## Begin
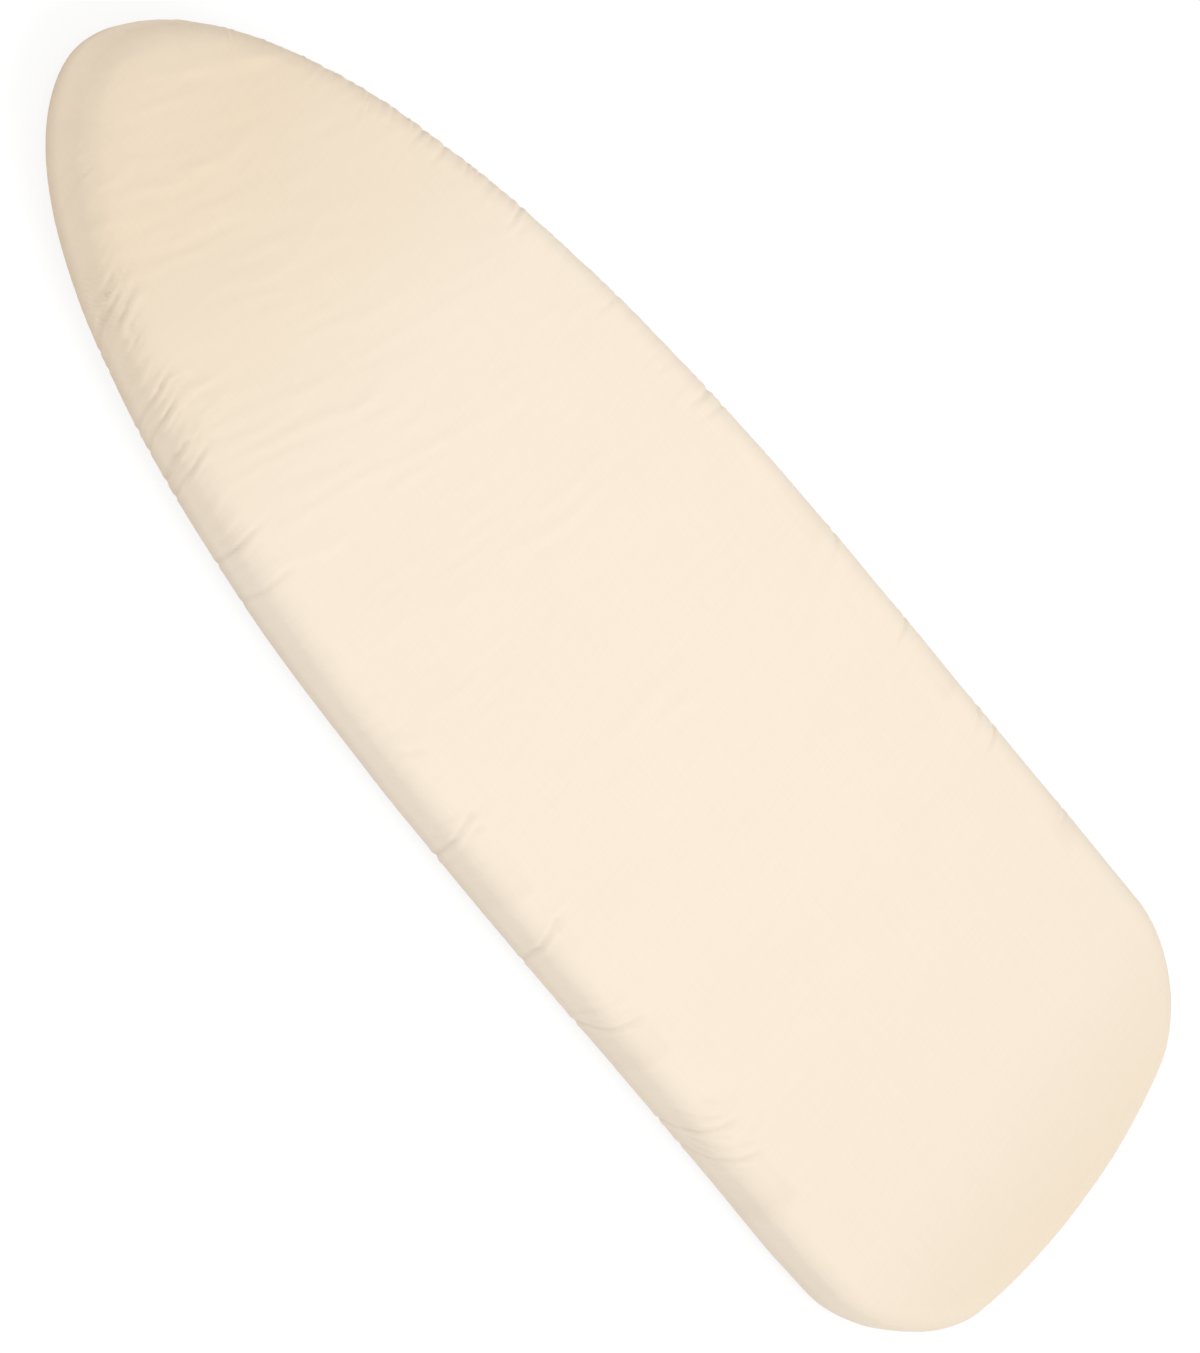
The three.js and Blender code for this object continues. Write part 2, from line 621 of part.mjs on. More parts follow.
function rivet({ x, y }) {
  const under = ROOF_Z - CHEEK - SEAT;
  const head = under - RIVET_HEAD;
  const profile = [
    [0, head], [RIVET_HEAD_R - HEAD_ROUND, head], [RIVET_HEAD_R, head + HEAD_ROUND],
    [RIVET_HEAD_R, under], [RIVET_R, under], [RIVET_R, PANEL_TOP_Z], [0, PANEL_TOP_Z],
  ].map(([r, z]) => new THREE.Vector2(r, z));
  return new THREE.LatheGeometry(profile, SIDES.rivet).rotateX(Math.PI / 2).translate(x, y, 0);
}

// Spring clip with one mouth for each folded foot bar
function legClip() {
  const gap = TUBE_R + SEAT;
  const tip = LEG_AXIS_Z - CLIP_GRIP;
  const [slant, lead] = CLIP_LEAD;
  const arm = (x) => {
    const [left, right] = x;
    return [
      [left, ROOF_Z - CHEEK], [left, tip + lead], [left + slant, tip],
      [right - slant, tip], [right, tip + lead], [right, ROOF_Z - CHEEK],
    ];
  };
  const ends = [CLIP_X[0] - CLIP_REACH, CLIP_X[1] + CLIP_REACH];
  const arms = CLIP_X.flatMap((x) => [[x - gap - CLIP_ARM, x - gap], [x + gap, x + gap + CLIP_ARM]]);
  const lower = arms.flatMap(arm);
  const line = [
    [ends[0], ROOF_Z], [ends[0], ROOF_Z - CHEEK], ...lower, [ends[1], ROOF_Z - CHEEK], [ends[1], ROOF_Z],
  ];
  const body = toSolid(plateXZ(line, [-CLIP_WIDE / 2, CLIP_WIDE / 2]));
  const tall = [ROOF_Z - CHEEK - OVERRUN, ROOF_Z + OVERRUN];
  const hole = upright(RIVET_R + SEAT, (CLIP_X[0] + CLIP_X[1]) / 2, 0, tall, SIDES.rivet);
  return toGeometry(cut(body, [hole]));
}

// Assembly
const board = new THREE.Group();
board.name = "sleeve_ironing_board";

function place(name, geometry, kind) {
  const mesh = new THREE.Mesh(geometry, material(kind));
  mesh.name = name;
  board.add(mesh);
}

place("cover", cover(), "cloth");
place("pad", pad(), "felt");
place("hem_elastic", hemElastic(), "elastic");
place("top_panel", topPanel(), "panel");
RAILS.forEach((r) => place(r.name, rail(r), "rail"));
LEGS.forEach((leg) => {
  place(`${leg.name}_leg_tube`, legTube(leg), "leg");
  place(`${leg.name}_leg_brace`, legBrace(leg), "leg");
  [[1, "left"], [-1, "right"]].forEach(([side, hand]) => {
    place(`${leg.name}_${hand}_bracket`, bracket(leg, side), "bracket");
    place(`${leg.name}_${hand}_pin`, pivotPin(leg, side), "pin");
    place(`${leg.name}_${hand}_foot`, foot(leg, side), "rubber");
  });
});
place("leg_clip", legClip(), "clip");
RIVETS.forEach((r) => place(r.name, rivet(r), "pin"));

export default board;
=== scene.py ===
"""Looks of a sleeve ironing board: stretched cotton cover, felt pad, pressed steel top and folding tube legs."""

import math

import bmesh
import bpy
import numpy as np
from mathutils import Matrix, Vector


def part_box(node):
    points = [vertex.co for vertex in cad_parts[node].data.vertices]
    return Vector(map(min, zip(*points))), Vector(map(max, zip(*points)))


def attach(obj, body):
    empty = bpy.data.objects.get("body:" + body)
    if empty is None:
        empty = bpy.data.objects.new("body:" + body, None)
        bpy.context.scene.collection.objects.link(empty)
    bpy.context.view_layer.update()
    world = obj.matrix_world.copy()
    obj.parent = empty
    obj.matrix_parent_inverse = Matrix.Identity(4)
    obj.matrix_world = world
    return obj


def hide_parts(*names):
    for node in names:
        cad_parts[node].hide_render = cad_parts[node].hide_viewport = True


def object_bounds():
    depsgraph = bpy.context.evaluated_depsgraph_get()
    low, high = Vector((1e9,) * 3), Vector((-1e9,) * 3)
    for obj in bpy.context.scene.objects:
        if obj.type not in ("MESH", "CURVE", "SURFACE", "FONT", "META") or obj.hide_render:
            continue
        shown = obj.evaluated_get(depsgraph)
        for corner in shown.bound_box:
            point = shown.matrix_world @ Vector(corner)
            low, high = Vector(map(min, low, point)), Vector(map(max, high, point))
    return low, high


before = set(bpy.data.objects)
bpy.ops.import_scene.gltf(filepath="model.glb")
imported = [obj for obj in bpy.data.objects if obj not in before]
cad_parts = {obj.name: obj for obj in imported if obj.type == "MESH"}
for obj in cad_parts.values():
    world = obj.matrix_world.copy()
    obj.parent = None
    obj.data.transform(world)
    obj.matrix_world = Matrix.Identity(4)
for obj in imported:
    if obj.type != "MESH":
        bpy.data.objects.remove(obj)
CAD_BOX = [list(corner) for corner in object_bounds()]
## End
▶ **GOAL OF THE EXERCISE**
Look through the data above. Copy every line with the string "before" in it.

▶ **EXPECTED ANSWER**
before = set(bpy.data.objects)
imported = [obj for obj in bpy.data.objects if obj not in before]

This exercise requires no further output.